RLA: ‘Improved standards’
The Residential Landlords Association, which represents almost 20,000 private sector residential landlords in England and Wales, called for a review of enforcement capacity and resources following the report.
Whilst any physically unsafe homes are already illegal, the report is a timely reminder of the importance of better enforcement, the RLA said, adding that “with landlord investment running at £50 billion a year, the standard of private rented housing has improved by 36% between 2006 and 2013”.
RLA chairman Alan Ward said: “No tenant should ever have to put up with unsafe housing, and those landlords that wilfully provide such accommodation have no place in the market. Today’s report highlights the growing need for better enforcement of the wide range of powers already available to local authorities.

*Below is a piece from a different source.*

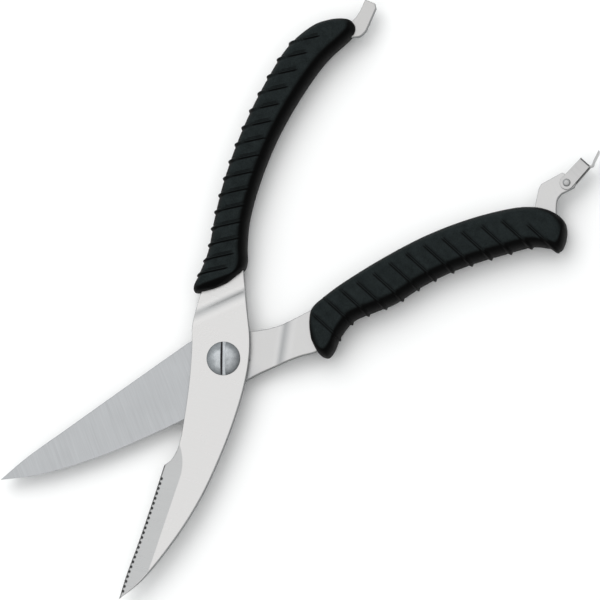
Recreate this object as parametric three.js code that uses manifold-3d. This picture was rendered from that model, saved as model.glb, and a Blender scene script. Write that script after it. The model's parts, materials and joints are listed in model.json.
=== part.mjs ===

The hazards identified by CAB are already illegal and calls into question the use of housing benefit for unfit properties.
“With council enforcement departments under serious pressure we are calling on the government to review the capacity and resources available so that we can crack down on the small minority of criminal landlords that are causing misery for their tenants.”
Generation Rent: ‘Criminal landlords’
Generation Rent director Betsy Dillner said: “Because renting is more expensive than paying off a mortgage, renters are at a disadvantage when it comes to building up savings. Private renters are half as likely to have more than £8,000 in savings compared with mortgage holders. Without government action to bring down the cost of housing, renters will fall further behind the rest of society.
“With fewer renters able to afford a leap into homeownership, and 2 million children growing up in private rented homes, the government must make renting suitable for longer term living. It is time to protect tenants from no-fault evictions, bring homes up to decent standards and make it harder for criminal landlords to operate.”
Essential Living: ‘British psyche’
Build to Rent developer Essential Living said the changing demographic make-up of private renters in England highlights the need for more purpose-built rental accommodation, especially in London and the South East.
Martin Bellinger, chief operating officer at Essential Living, said: “This is a timely and welcome report which articulately describes why we need greater focus on building homes specifically for rent. Clearly, there is an inherent desire to own built-in to the British psyche. But we believe that by creating service-driven housing, paid for by investors who want to hold it for the long term, perceptions of renting could improve.”
CIEH: ‘Totally unacceptable’
The Chartered Institute of Environmental Health’s Bob Mayho said: “This report adds further evidence that there are an unacceptable number of properties in England that fail to meet decent living standards and this is totally unacceptable for a modern country in the 21st Century. Local authorities are struggling to deal with the rapid growth of the private rented sector, in particular with ensuring tenants don’t suffer from excessive cold, damp and mould, slips and unsafe conditions.
“Councils may have the powers but they don’t necessarily have the resources to protect tenants from unscrupulous landlords and we want to see the government urgently tackle the most pressing housing issues facing the country, including the quality of decent, affordable accommodation in the private rented sector. We would also support the calls in Citizens Advice’s report for a national register of landlords and making it easier for councils to introduce licensing.”